ESPN does some awfully good work. The network’s documentaries are usually outstanding. Outside the Lines has been excellent for years on current issues. ESPN has a solid stable of commentators and analysts. And the sports network has done some good investigative work the past couple decades. But the “Worldwide Leader’s” coverage of the Penn State scandal has been shockingly weak from day one.

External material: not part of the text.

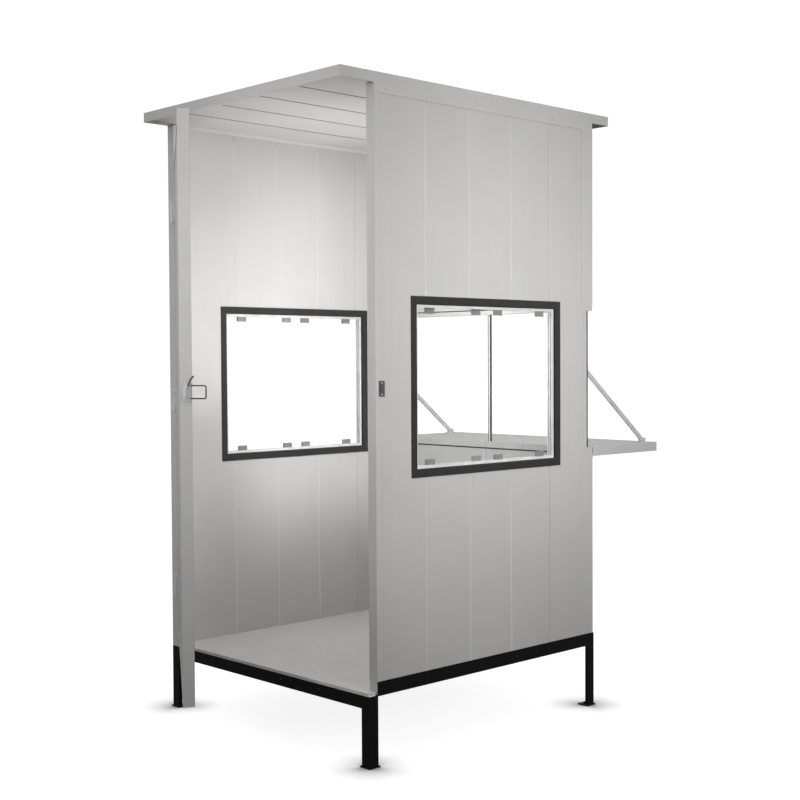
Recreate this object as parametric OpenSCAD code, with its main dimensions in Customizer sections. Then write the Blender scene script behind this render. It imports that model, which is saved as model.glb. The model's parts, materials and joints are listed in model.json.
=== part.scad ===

When the story broke on the grand jury report charging former Penn State defensive coordinator Jerry Sandusky with 40 criminal counts of molesting eight young boys, as well as charging the school’s athletic director Tim Curley and vice president Gary Schultz with perjury, ESPN did little more than run a little scroll on the story alongside college football scores. The network focused on game coverage and highlights. The lack of real journalistic coverage of the unfolding Penn St. story didn’t improve much on Monday and Tuesday. It began to seem like ESPN was more interested in protecting one of their biggest assets, college football, than seriously covering one of the biggest sports stories in years.

Finally, by Wednesday, they seemed to grasp the gravity and enormity of the story. Then Wednesday evening they totally bombed on coverage of Penn State’s Board of Trustees meeting and press conference, and the riot that followed. Clay Travis pretty well nailed ESPN’s ineptitude and conveyed the frustration of those of us foolish enough to think that ESPN would be the best place to turn for this breaking story. (See the story)

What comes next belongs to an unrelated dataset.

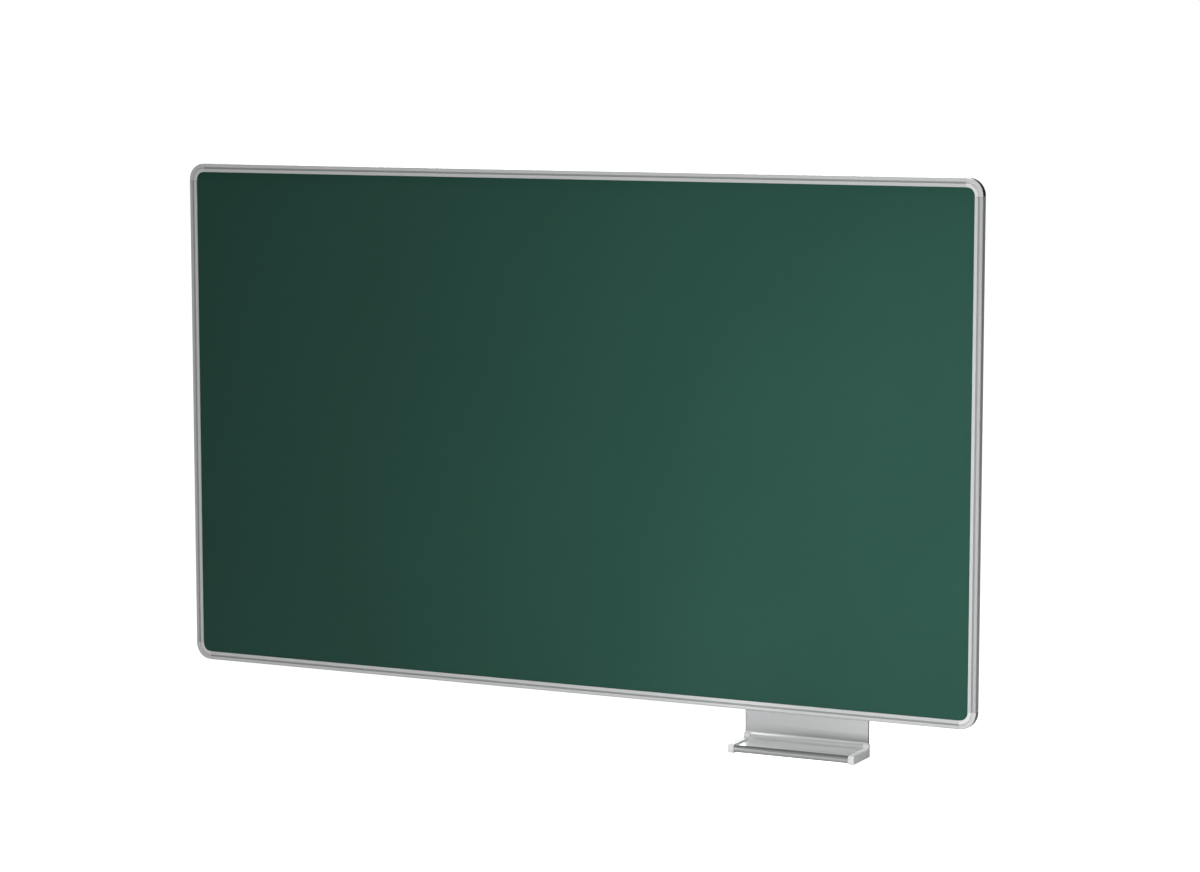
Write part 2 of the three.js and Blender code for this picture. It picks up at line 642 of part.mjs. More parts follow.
function tray() {
  const group = new THREE.Group();
  const cap = capGeometry();
  const mirrored = geometryOf(solidOf(cap).mirror([1, 0, 0]));
  group.add(
    piece("tray_profile", prismAlongX(traySection(), PROFILE_LENGTH), ALUMINIUM),
    piece("tray_cap_left", cap, CORNER_PLASTIC),
    piece("tray_cap_right", mirrored, CORNER_PLASTIC),
  );
  group.position.set(BOARD_WIDTH / 2 - TRAY_INSET, 0, -BOARD_HEIGHT / 2 - TRAY_FLOOR_DROP);
  return group;
}

const chalkboard = new THREE.Group();
chalkboard.add(writingPanel(), frame(), wallBrackets(), tray());

export default chalkboard;
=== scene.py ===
import math
import bmesh
import bpy
from mathutils import Matrix, Vector


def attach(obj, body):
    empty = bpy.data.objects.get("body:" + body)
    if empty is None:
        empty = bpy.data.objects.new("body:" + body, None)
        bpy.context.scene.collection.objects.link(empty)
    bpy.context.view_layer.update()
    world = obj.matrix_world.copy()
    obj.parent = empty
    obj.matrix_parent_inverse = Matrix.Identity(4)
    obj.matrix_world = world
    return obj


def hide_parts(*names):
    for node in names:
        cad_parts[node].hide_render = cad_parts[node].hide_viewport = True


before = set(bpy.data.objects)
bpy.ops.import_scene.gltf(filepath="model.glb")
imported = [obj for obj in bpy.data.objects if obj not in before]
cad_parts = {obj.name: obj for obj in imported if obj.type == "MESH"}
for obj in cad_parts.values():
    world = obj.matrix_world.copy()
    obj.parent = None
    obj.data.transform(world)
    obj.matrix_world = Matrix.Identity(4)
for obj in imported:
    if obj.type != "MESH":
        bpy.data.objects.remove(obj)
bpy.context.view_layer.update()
MM = 0.001


# The writing panel. A sheet of steel with fired green enamel is glued to a fibre board core,
# with a thin galvanised sheet on the back. The enamel is satin, and its surface has the faint
# peel of a fired coat.
NOISE_SPAN = (0.3, 0.7)


def new_material(name):
    material = bpy.data.materials.new(name)
    material.use_nodes = True
    tree = material.node_tree
    return material, tree, tree.nodes["Principled BSDF"]


def object_point(tree, stretch=(1.0, 1.0, 1.0)):
    """The point in the piece's own coordinates, which are those of the shared frame."""
    place = tree.nodes.new("ShaderNodeTexCoord")
    mapping = tree.nodes.new("ShaderNodeMapping")
    mapping.inputs["Scale"].default_value = stretch
    tree.links.new(place.outputs["Object"], mapping.inputs["Vector"])
    return mapping.outputs["Vector"]


def noise(tree, point, scale, detail, roughness=0.5):
    texture = tree.nodes.new("ShaderNodeTexNoise")
    texture.inputs["Scale"].default_value = scale
    texture.inputs["Detail"].default_value = detail
    texture.inputs["Roughness"].default_value = roughness
    tree.links.new(point, texture.inputs["Vector"])
    return texture.outputs["Fac"]


def grains(tree, point, scale):
    """Flat grains, each with a shade of its own, and the distance from the middle of each."""
    texture = tree.nodes.new("ShaderNodeTexVoronoi")
    texture.inputs["Scale"].default_value = scale
    tree.links.new(point, texture.inputs["Vector"])
    shade = tree.nodes.new("ShaderNodeSeparateColor")
    tree.links.new(texture.outputs["Color"], shade.inputs["Color"])
    return shade.outputs["Red"], texture.outputs["Distance"]


def ramp(tree, value, dark, light, span=NOISE_SPAN):
    """A colour between dark and light, by where the value lies in the span."""
    colours = tree.nodes.new("ShaderNodeValToRGB")
    first, last = colours.color_ramp.elements
    first.position, last.position = span
    first.color, last.color = (*dark, 1.0), (*light, 1.0)
    tree.links.new(value, colours.inputs["Fac"])
    return colours.outputs["Color"]


def spread(tree, value, results, span=NOISE_SPAN):
    """The value's span mapped evenly to the results, which hold on past its ends."""
    mapped = tree.nodes.new("ShaderNodeMapRange")
    mapped.inputs["From Min"].default_value, mapped.inputs["From Max"].default_value = span
    mapped.inputs["To Min"].default_value, mapped.inputs["To Max"].default_value = results
    tree.links.new(value, mapped.inputs["Value"])
    return mapped.outputs["Result"]


def add_up(tree, first, second, share):
    """The first value plus a share of the second."""
    total = tree.nodes.new("ShaderNodeMath")
    total.operation = "MULTIPLY_ADD"
    tree.links.new(second, total.inputs[0])
    total.inputs[1].default_value = share
    tree.links.new(first, total.inputs[2])
    return total.outputs["Value"]


def raise_surface(tree, shader, height, distance):
    """Bump the shader's surface. The distance is in millimetres."""
    bump = tree.nodes.new("ShaderNodeBump")
    bump.inputs["Distance"].default_value = distance * MM
    bump.inputs["Strength"].default_value = 1.0
    tree.links.new(height, bump.inputs["Height"])
    tree.links.new(bump.outputs["Normal"], shader.inputs["Normal"])


def green_enamel():
    material, tree, shader = new_material("green_enamel")
    point = object_point(tree)
    cloud = noise(tree, point, scale=2.2, detail=4.0)
    mottle = noise(tree, point, scale=55.0, detail=4.0)
    tone, span = add_up(tree, cloud, mottle, share=0.35), (0.45, 0.9)
    dark, light = (0.0250, 0.0840, 0.0630), (0.0280, 0.0920, 0.0690)
    tree.links.new(ramp(tree, tone, dark, light, span), shader.inputs["Base Color"])
    tree.links.new(spread(tree, tone, (0.47, 0.53), span), shader.inputs["Roughness"])
    shader.inputs["Specular IOR Level"].default_value = 0.12
    peel = noise(tree, point, scale=420.0, detail=2.0)
    raise_surface(tree, shader, peel, distance=0.03)
    return material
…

Jason Fry and Kelly McBride also did an excellent job outlining where ESPN dropped the ball on this story for the Poynter Review Project. (See the story.)

“With the biggest staff of sports journalists in the world, ESPN should have been leading the charge to ask tough questions and shed the light on this scandal,” wrote Fry and McBride. “Instead, it was the tiny Patriot-News in Harrisburg, Pa. out in front of the journalism pack.” Later in their article they threw this shot at ESPN, “We would expect the instincts of a 24-hour broadcast newsroom to be quicker.”

Even ESPN executive Norby Williamson, the company’s executive vice president of production admitted that ESPN’s coverage of the Penn State story was far from stellar.

“I think we missed the story a little bit, “said Williamson.

On Wednesday night, when the riot broke out after it was announced that long-time Penn State football coach Joe Paterno was fired, along with the school’s president Graham Spanier, it was CNN who had the compelling live video coverage while ESPN offered us audio reports and misplaced, sometimes clueless, reporters.

Ultimately, ESPN’s poor job covering the Penn State scandal brings to the forefront the serious issue of the major conflicts of interest in reporting that exist when a media conglomerate like ESPN is asked to cover a news story involving one of their key business assets (in this case college football).

Can ESPN, or any large sports media conglomerate with significant investments in the sports they cover, report fairly and thoroughly on controversial sports issues that impact the business side of their company?

Based on ESPN’s coverage of the Penn State story this week the answer is a resounding “No.”